Missteps that invite the IRS to send correspondence
Not all enforcement triggers come from what was or was not claimed; sometimes, it’s how the return is prepared and filed. When people think about IRS audits or enforcement, they often focus on what was claimed or not claimed on the tax return. But the truth is, sometimes the trigger isn’t what is on the return at all. It’s how that return was prepared and filed.
Preparer responsibilities
IRS rules require tax professionals to make reasonable inquiries if a client’s information is incomplete, inconsistent or questionable. This is more than a best practice; it’s an enforceable standard. Failure to meet due diligence requirements can result in preparer penalties, loss of e-file privileges or referral to the Office of Professional Responsibility.
For example, if a client claims a credit for a dependent but can’t produce the necessary documentation, you can’t simply take their word for it and move on. You must ask follow-up questions and document their responses. The same goes for unusually high deductions, questionable filing statuses or numbers that don’t align with prior-year data.
Pro tip: Document all client interviews and follow-ups in writing. If the IRS questions a return later, your notes can demonstrate that you met your due diligence obligations.
E-filing errors
E-filing is the fastest and most accurate way to file. If a return is rejected and never corrected, the IRS considers it never filed. This can lead to a failure-to-file penalty, which accrues daily and can snowball quickly. The IRS generally gives tax professionals five calendar days to correct and resubmit a rejected return to be considered “timely filed.” Common rejection causes include:
- Mismatched prior-year adjusted gross income (AGI) or PIN
- Incorrect dependent Social Security numbers
- Name mismatches due to recent marriages, divorces or legal name changes
- Technical errors from outdated software
Because many of these issues stem from minor typos, they’re easy to overlook, especially if you assume the submission went through.
Quick tip: Always confirm IRS acceptance before marking a return “filed” in your system. If a rejection comes in, act immediately to correct and resubmit before the deadline.
Incomplete information and missing forms
Filing with missing forms in hopes of “fixing it later” often backfires. A client might be waiting on a late Form 1099 or Schedule K-1 and suggest filing now to avoid a late return penalty. The problem? Many taxpayers never follow through with amending the tax return, leaving the return inaccurate and vulnerable to IRS action.
Worse, if the IRS receives the missing form from a third party before you file the amendment, your client could receive a CP2000 notice with proposed penalties and interest. At that point, your options are more limited.

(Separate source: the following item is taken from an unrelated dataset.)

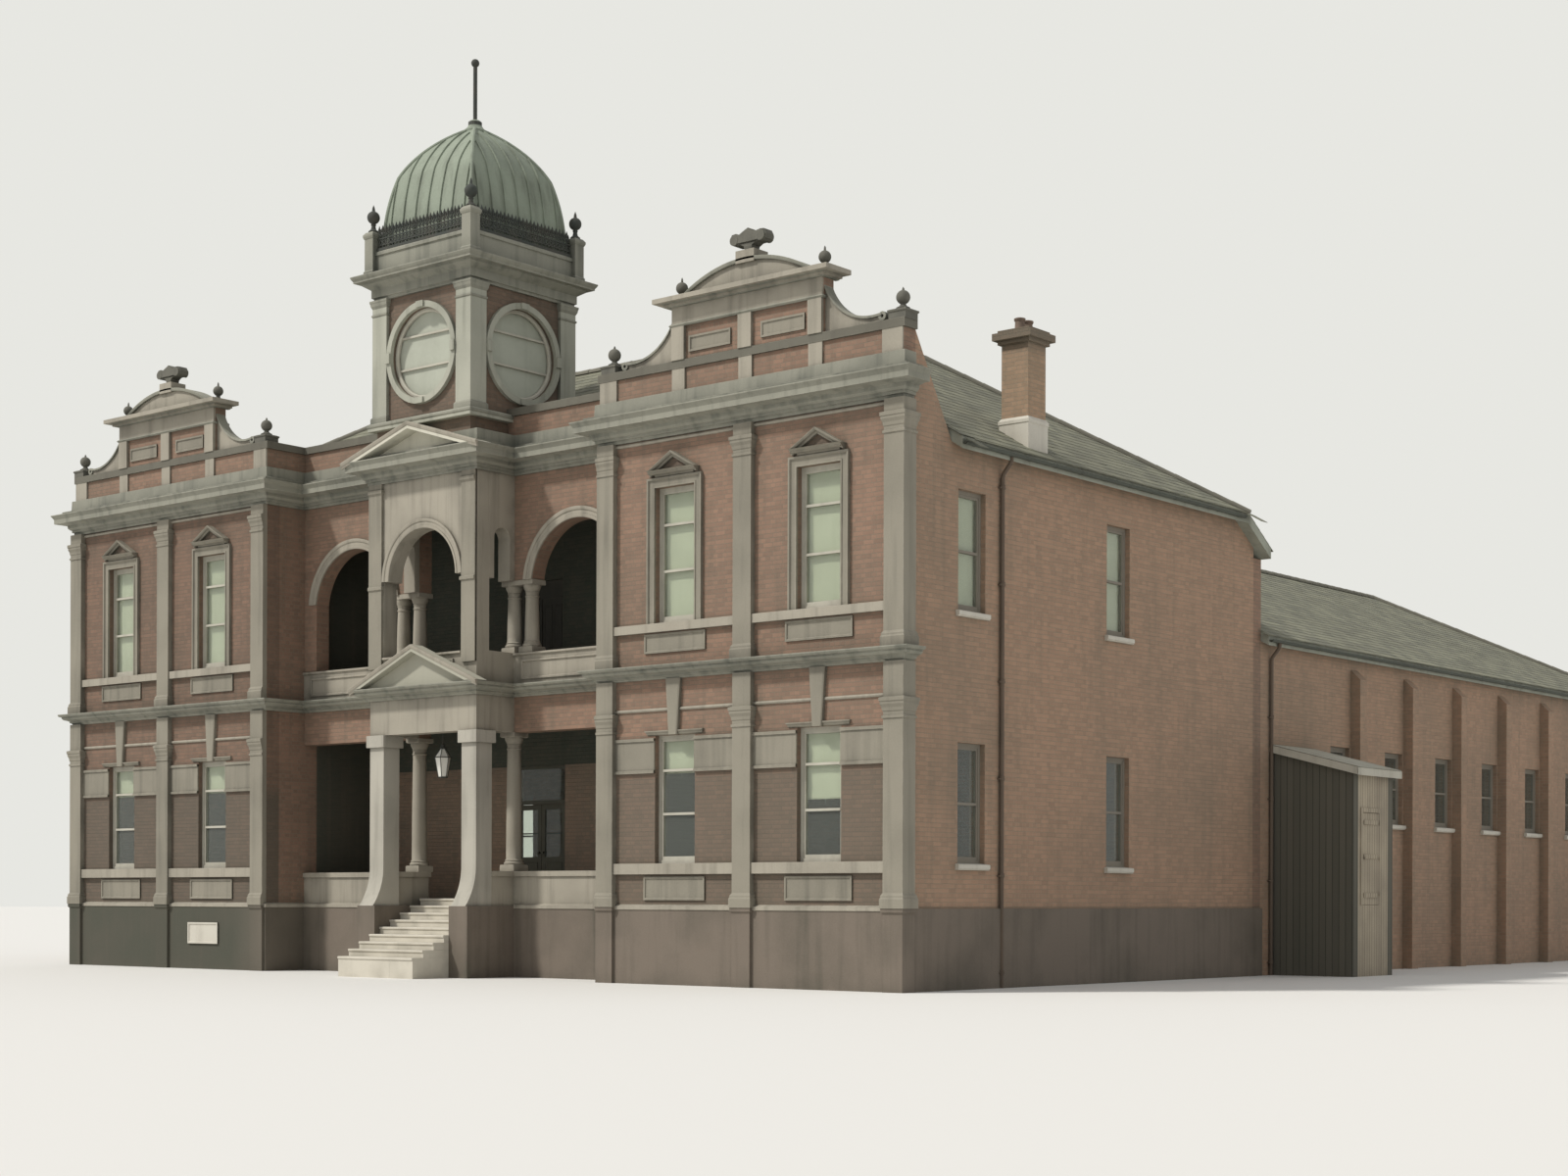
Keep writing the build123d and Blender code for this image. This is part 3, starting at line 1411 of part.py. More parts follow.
with BuildPart() as lean_to_door:
    block(
        (lean_outer - door_thickness, lean_outer), (lean_door_y[0] + door_gap, lean_door_y[1] - door_gap),
        (hall_floor_top + door_gap, lean_door_top - door_gap),
    )
    knob(side_plane(lean_outer), lean_door_y[0] + door_gap + knob_inset, hall_floor_top + knob_height)
    for level in hinge_levels:
        moving_y = (lean_axis[1] - hinge_plate, lean_axis[1])
        hinge_half(lean_axis, lean_plate_x, moving_y, *moving_half(hall_floor_top + level))
save(lean_to_door, "lean_to_door")

# Lantern hanging in the porch
with BuildPart() as lantern:
    faces = []
    for drop, radius in zip(lantern_drops, lantern_radii):
        with BuildSketch(Plane.XY.offset(upper_floor_bottom - drop)) as ring:
            with Locations((0, lantern_y)):
                RegularPolygon(radius, 6)
        faces.append(ring.sketch.face())
    loft(faces[:2])
    loft(faces[1:])
    half = lantern_rod_half
    rod_bottom = upper_floor_bottom - lantern_drops[-1] - half
    block((-half, half), (lantern_y - half, lantern_y + half), (rod_bottom, upper_floor_bottom))
save(lantern, "lantern")

# Gutters along the side eaves and the hall, and downpipes
with BuildPart() as rain_goods:
    lip = side_eave - eave_overhang * roof_slope + gutter_lift
    for side in both:
        edge = wall_half + eave_overhang
        block((side * edge, side * (edge + gutter)), (ramp_foot, knee), (lip, lip + gutter))
    hall_lip = hall_eave - hall_overhang * hall_slope + gutter_lift
    block(
        (hall_right + hall_overhang, hall_right + hall_overhang + gutter),
        (main_depth + gutter_lift, hall_back), (hall_lip, hall_lip + gutter),
    )
    block(
        (hall_left - hall_overhang - gutter, hall_left - hall_overhang),
        (main_depth + hall_gutter_start, hall_back), (hall_lip, hall_lip + gutter),
    )
    for side in both:
        face = wall_half + plinth_out
        block(
            (side * face, side * (face + downpipe)), (downpipe_y - downpipe / 2, downpipe_y + downpipe / 2),
            (0, side_eave - roof_thickness),
        )
save(rain_goods, "rain_goods")
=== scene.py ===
"""A two-storey brick civic building with a domed tower, an arcaded porch and a long hall behind.

Metres, in the part's own frame: +X right along the front, +Y back into the building, +Z up.
"""
import json
import math

import bmesh
import bpy
from mathutils import Matrix, Vector


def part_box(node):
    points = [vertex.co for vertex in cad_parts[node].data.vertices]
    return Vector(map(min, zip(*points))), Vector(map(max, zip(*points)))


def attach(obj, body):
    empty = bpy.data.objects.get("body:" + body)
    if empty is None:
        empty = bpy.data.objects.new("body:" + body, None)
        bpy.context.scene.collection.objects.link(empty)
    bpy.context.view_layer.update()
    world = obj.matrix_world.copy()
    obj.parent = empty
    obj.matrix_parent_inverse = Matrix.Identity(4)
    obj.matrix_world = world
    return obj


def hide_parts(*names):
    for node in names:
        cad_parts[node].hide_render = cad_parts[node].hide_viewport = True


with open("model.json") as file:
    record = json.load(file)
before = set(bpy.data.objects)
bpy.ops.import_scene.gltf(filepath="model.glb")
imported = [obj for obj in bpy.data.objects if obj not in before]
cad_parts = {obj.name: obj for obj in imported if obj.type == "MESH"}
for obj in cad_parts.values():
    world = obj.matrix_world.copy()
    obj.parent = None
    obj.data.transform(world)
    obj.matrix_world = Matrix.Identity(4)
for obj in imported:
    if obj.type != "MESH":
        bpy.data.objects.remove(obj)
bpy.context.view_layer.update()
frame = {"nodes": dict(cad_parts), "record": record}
scene = bpy.context.scene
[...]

Pro tip: When possible, wait for all expected documents before filing tax forms or filing for an extension. If you must amend, use Form 1040-X promptly. The IRS generally does not penalize honest amendments made before it initiates enforcement.
Joint liability risks
Married couples filing jointly are both liable for any tax due. If one spouse has debts, part or all of your refund could be taken. This means if one spouse has outstanding debts, such as past-due child support or back taxes, the IRS can take part or all of the joint refund to cover that debt.
This is where injured spouse relief comes in. Filing Form 8379 can protect the nonliable spouse’s share of a joint refund.
Example: If a couple is expecting a $4,000 refund, but one spouse owes $3,000 in back child support, injured spouse relief may allow the IRS to release the nonliable spouse’s portion of the refund instead of applying the full amount to the debt. File Form 8379 with the return. Don't forget to let your client know their refund may be delayed. However, not filing the form would result in the loss of the injured spouse’s portion of the refund.
Pro tip: If your client’s spouse has known debts, discuss injured spouse relief before filing. This proactive step can prevent unpleasant surprises.
Bottom line
Good filing habits and prompt corrections when mistakes happen will help you and your clients avoid of IRS enforcement. Not every IRS enforcement trigger comes from the numbers on the return; sometimes it’s the process that sets off alarms. By following due diligence rules, confirming e-file acceptance, filing only complete returns and protecting clients from joint liability surprises, you can reduce risk for both you and your clients. When you catch a mistake, act quickly to correct it. If the IRS rejects a return, contact your client to make any corrections needed.